California, the most populous U.S. state, has fewer infections and deaths than New York and several other states. More than 25,000 Californians have tested positive for the virus and nearly 800 have died. For most people, the virus causes mild or moderate symptoms, such as fever and cough that clear up in two to three weeks. For some, especially older adults and people with existing health problems, it can cause life-threatening illness and death.
Karin Michels, chair of the epidemiology department at the University of California, Los Angeles’ Fielding School of Public Health, said California has been aided in its virus fight by cultural factors like its low-density housing, younger population and residents' overall health. But she said the governor deserves “a lot of credit for being quick.”
Still, state lawmakers and advocacy groups are agitated by aspects of Newsom's approach.
Lawmakers want to know how the state is ensuring the quality of the masks Newsom ordered and how they'll be distributed.

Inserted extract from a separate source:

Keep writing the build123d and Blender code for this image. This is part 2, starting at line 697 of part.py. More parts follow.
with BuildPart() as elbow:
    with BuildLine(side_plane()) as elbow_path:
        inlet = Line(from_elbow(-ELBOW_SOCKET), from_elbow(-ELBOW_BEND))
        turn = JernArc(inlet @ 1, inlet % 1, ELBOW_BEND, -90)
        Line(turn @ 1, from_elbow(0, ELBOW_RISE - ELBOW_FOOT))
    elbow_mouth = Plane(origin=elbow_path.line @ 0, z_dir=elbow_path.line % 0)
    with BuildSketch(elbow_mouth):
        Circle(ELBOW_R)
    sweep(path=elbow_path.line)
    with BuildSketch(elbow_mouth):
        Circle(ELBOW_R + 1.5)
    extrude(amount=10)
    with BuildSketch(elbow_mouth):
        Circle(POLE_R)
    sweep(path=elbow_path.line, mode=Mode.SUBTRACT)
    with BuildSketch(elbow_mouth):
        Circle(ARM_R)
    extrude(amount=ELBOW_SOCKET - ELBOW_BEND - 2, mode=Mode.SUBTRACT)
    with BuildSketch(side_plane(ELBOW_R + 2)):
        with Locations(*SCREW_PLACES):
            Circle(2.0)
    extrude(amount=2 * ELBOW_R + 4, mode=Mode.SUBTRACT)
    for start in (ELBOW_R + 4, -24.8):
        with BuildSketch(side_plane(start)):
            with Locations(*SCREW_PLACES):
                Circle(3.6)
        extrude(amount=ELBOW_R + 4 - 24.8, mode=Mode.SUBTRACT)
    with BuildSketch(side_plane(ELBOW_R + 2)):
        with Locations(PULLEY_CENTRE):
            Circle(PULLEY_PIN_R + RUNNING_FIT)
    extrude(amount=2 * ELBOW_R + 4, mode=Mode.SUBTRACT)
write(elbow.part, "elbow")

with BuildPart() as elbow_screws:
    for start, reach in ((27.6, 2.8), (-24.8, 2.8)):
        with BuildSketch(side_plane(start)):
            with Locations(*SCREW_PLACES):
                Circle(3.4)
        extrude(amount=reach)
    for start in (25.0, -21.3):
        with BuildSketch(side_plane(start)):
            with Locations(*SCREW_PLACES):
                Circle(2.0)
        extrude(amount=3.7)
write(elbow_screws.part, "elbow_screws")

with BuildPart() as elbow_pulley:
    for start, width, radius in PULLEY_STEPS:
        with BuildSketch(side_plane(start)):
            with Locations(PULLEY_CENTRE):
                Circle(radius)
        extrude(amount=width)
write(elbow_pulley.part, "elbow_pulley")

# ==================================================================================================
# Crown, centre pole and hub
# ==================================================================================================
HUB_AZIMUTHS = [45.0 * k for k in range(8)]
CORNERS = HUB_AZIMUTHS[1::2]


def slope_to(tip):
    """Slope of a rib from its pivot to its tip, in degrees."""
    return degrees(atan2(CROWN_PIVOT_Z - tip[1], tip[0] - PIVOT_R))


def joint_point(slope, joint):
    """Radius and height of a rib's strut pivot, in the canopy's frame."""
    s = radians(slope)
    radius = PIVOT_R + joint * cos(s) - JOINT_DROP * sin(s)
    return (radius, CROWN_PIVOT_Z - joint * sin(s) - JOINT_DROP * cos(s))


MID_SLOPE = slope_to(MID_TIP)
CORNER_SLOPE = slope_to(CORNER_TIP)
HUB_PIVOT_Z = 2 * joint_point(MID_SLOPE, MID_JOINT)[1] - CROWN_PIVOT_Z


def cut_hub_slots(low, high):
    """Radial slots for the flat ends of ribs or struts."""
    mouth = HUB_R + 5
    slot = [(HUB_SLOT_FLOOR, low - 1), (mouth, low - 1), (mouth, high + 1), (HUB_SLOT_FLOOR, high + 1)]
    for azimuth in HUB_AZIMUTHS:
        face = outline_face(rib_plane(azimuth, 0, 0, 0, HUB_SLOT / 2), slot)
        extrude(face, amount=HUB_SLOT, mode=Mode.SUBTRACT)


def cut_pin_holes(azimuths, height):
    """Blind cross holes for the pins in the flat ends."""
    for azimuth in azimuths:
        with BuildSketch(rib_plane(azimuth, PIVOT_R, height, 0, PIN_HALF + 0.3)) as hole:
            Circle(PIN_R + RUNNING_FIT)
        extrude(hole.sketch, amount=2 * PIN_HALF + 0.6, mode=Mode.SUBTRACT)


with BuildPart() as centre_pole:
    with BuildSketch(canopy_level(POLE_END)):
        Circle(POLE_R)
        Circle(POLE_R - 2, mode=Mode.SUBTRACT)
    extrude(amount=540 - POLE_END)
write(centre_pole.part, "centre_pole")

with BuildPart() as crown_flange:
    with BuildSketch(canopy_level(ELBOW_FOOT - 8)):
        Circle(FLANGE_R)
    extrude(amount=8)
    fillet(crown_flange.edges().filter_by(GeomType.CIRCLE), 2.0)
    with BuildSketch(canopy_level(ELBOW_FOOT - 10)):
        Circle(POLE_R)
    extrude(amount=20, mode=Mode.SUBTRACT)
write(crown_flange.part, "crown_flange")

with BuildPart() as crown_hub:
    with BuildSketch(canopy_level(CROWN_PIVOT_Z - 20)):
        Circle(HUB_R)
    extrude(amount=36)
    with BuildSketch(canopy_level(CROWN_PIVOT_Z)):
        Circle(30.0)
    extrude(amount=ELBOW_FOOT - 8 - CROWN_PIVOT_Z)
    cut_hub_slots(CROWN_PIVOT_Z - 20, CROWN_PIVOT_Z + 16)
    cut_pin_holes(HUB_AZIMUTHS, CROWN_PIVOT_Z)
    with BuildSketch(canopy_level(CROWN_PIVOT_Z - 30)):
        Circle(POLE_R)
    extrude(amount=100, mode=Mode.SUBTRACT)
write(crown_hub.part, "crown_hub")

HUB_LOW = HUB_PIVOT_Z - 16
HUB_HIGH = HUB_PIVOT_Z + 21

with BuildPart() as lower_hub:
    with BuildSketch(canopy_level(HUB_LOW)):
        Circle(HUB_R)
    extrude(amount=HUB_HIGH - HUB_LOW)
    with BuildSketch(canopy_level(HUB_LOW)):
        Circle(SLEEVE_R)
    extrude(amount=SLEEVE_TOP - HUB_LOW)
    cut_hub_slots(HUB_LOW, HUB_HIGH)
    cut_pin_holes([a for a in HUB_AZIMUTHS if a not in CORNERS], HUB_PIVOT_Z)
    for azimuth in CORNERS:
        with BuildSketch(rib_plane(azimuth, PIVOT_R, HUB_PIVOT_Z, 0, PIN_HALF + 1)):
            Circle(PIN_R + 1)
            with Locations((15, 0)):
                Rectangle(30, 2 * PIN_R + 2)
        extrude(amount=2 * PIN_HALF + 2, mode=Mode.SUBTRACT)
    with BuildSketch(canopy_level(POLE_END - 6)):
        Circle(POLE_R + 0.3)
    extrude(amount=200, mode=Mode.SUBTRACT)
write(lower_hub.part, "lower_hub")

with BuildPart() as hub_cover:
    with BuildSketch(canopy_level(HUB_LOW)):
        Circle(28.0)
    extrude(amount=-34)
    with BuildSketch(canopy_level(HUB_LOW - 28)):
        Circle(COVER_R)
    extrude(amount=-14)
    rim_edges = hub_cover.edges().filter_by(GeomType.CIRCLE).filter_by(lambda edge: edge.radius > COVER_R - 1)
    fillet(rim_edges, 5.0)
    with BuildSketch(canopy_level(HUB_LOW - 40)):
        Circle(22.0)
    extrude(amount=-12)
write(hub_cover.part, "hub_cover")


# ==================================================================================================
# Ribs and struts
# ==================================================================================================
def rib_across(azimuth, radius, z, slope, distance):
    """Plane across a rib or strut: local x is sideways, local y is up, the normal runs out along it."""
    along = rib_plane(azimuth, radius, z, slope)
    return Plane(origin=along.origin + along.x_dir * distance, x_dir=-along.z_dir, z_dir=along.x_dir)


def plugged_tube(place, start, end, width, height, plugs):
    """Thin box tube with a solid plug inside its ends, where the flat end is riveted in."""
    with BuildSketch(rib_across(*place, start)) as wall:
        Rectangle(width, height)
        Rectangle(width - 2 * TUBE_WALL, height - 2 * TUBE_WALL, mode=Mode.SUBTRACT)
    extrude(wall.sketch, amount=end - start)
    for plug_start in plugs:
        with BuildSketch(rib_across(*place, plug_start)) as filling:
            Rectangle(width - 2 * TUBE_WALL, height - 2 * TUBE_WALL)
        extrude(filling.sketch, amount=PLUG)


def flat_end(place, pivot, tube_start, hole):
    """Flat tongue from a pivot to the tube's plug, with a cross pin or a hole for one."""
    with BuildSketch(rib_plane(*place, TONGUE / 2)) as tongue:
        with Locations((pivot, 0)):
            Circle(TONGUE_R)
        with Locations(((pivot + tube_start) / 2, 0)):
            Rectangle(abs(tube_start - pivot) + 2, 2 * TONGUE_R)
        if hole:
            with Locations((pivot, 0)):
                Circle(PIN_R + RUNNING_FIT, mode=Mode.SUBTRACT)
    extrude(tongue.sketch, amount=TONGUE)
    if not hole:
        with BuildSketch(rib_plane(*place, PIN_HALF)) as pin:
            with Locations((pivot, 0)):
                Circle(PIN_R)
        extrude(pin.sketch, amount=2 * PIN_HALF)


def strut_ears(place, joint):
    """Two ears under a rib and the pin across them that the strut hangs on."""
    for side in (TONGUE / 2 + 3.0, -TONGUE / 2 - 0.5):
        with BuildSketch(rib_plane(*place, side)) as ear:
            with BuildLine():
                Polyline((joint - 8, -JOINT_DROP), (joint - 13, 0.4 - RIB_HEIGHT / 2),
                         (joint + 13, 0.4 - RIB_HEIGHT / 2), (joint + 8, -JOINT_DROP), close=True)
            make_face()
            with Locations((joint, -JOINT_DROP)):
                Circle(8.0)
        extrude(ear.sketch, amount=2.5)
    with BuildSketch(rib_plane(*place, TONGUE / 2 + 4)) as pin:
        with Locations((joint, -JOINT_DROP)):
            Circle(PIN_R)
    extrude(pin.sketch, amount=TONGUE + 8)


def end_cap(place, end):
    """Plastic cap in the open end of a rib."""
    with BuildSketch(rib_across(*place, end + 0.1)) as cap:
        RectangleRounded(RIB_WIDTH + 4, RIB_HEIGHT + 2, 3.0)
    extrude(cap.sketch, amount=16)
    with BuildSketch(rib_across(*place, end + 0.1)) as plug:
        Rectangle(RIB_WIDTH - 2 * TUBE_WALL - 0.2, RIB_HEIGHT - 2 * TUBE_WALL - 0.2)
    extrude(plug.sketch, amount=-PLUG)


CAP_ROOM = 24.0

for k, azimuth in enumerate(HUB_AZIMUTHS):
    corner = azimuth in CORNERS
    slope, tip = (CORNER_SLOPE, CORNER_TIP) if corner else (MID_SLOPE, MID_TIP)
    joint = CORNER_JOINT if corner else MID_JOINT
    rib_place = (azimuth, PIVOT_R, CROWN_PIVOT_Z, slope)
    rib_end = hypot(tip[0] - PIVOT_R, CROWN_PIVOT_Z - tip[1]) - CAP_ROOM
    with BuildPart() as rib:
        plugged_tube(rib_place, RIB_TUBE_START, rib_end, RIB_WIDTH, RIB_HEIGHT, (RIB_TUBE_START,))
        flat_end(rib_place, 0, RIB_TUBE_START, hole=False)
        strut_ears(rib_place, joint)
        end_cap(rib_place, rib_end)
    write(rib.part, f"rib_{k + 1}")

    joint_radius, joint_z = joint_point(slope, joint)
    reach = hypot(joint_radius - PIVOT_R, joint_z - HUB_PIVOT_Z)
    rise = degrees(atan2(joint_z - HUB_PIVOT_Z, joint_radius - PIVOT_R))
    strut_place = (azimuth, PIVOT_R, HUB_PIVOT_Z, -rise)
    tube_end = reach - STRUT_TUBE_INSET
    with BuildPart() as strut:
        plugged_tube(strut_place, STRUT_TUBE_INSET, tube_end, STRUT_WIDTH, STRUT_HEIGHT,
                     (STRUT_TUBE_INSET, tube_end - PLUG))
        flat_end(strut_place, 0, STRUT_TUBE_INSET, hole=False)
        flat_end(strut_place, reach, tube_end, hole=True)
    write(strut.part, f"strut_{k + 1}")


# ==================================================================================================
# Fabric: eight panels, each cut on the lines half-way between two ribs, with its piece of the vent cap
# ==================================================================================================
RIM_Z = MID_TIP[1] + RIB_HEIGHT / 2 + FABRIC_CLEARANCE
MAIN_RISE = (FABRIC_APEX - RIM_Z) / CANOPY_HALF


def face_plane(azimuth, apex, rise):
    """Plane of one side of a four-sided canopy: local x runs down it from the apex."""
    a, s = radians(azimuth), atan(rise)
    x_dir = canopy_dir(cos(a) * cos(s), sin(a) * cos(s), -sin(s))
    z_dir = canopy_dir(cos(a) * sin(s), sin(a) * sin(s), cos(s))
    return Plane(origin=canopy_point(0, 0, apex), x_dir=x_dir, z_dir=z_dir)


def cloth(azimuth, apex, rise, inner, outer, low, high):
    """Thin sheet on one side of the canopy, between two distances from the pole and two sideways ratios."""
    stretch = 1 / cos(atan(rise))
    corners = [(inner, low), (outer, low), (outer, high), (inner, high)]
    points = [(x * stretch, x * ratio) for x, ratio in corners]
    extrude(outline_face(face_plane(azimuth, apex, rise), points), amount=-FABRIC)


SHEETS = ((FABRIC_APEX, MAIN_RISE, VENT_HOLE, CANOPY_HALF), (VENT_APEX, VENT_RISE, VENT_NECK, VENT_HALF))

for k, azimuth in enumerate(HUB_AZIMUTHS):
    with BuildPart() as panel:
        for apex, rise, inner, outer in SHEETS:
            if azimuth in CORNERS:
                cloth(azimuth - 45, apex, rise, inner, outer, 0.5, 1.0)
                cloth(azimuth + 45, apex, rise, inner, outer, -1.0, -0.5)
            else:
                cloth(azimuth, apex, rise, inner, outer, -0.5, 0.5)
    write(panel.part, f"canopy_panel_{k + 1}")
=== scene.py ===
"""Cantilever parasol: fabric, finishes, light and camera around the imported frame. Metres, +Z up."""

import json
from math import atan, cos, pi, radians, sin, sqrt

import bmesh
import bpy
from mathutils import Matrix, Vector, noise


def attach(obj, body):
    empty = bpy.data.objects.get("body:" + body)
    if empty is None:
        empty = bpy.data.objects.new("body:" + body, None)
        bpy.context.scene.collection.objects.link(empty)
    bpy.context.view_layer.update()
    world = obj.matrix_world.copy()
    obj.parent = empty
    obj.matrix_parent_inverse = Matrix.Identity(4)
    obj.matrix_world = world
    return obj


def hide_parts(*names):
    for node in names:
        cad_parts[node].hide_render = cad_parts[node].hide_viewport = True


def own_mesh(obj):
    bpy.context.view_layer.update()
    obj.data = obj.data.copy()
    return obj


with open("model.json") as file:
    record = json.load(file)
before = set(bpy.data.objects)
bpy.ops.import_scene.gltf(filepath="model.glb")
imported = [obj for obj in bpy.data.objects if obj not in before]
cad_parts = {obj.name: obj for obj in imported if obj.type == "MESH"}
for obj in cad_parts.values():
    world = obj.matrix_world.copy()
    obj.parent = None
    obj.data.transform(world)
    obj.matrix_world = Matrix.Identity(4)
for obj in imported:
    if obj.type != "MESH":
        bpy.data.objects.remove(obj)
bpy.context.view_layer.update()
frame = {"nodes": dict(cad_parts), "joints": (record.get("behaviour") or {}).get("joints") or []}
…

BYD is an electric vehicle manufacturer that recently started making masks at its facilities in China and its North American headquarters is in Los Angeles. A 2018 Los Angeles Times investigation found BYD buses purchased by the county transit agency had mechanical and performance issues, though the county and other agencies continued contracting with the company. Congress, meanwhile, recently banned BYD and another Chinese company from winning federal transit contracts over national security concerns.
Newsom and Mark Ghilarducci, head of California’s Office of Emergency Services, said BYD was thoroughly vetted and that its bus business is separate from the mask deal.
Company spokesman Frank Girardot said BYD will “absolutely, 100%” comply with U.S. rules and certifications. The first masks are expected to arrive in late April or early May.
Newsom's initial claims on plans to house the homeless, meanwhile, haven't matched reality. He said in mid-March the state was “in real time, quite literally” negotiating with 901 hotels to house homeless Californians and later set a goal of finding 51,000 rooms. In reality, the state identified hotels that could be used but mostly let counties negotiate contracts.
Many hotels were wary about housing the homeless. Three weeks later, Newsom announced a revised goal of 15,000 rooms, mostly paid for by the federal government. Click said the initial goal represented a worst-case scenario and that California is doing more than other states to protect the homeless.
Newsom then announced another plan to defray costs for thousands of hotel rooms for health care workers.
Lynn Mohrfeld, president of the California Hotel and Lodging Association, said the industry “is 110% trying to help."
“But the ground keeps shifting under us and the priorities change on a regular basis,” he said.